Tamar: Or we might say that we disagree with those ideas. The greatest and most important thing individuals can (and ought to) do is strive to make the world a better place for all, even if their own self-interest suffers for it.

You assert that this means it's OK when individuals suffer for sake of common good. It seems more likely that the "even if" clause emphasizes firmness of commitment to "making the world a better place" as the greatest and most important thing a human being can do. It's an obvious reference to and juxtaposition with what went before.

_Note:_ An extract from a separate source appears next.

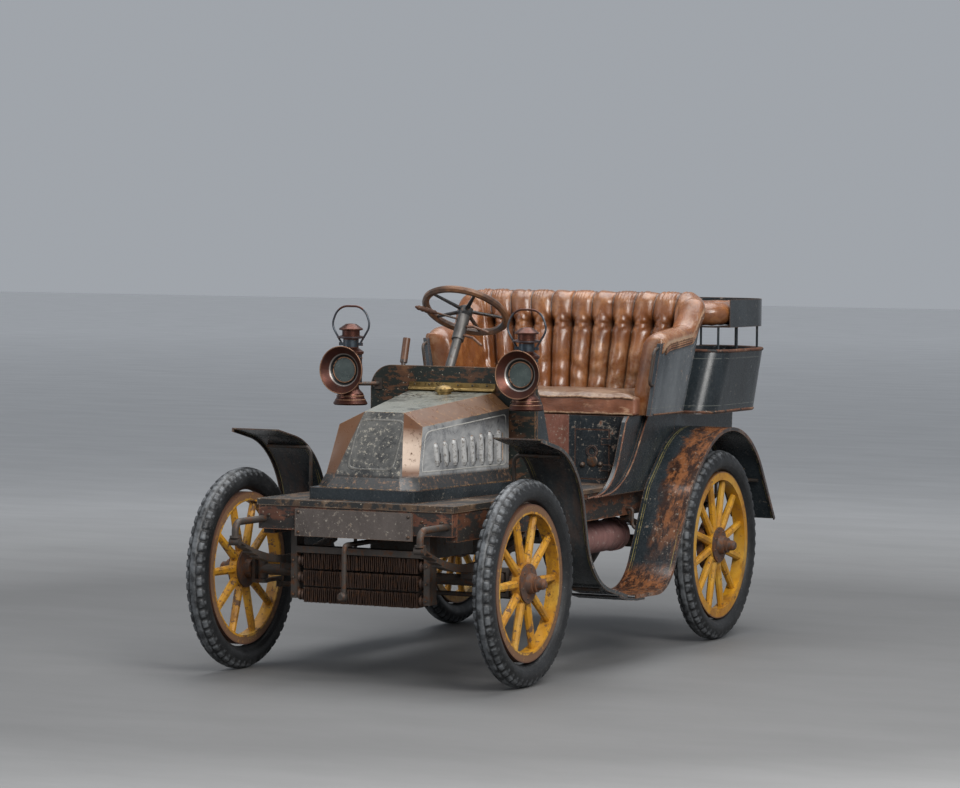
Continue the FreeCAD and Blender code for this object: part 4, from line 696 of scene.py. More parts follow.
def rounded(points, low, high, size, lift):
    # crown: the top swells towards the middle and its border draws in; what rests below stays flat
    inside = np.minimum(points[:, :2] - low[:2], high[:2] - points[:, :2]).min(1)
    upper = softStep(points[:, 2], low[2] + 0.4 * (high[2] - low[2]), high[2])
    points = points.copy()
    points[:, 2] += upper * lift * (softStep(inside, 0, size) - 0.75)
    rng = np.random.default_rng(11)
    for a, b, c in zip(rng.uniform(-40, 40, 9), rng.uniform(-40, 40, 9), rng.uniform(0, 6, 9)):
        points[:, 2] += upper * 0.0007 * np.sin(a * points[:, 0] + b * points[:, 1] + c)
        points[:, 1] -= (1 - upper) * 0.0006 * np.sin(a * points[:, 0] + 2 * b * points[:, 2] + c)
    points[:, 2] = np.maximum(points[:, 2], low[2] + 0.0003)
    return points


points, faces, low, high = inflated("seat_cushion")
points = rounded(points, low, high, loose["crown"], loose["lift"])
frontTop = points[:, 1] < low[1] + 0.05
onTop = softStep(points[:, 2], high[2] - 0.022, high[2] - 0.012)
marks = {"seamAndShade": hump(points[:, 2] - high[2] + loose["seamDrop"], loose["seamWide"]) * frontTop, "top": onTop,
         "rubbed": onTop * (0.55 + 0.45 * (1 - softStep(points[:, 1], low[1] + 0.12, low[1] + 0.3)))}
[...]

You chose to connect this to Lenin rather than to a voluntary disavowment of selfishness, something you might like to justify if you want to accuse others of distortion.

JR: Benjamin Franklin started every day by asking ""What good shall I do this day?" One day he decided to establish the first Public library to which generations of Americans were subsequently "forced" to contribute. He also said this: "As we enjoy great advantages from the inventions of others, we should be glad of an opportunity to serve others by any invention of ours; and this we should do freely and generously."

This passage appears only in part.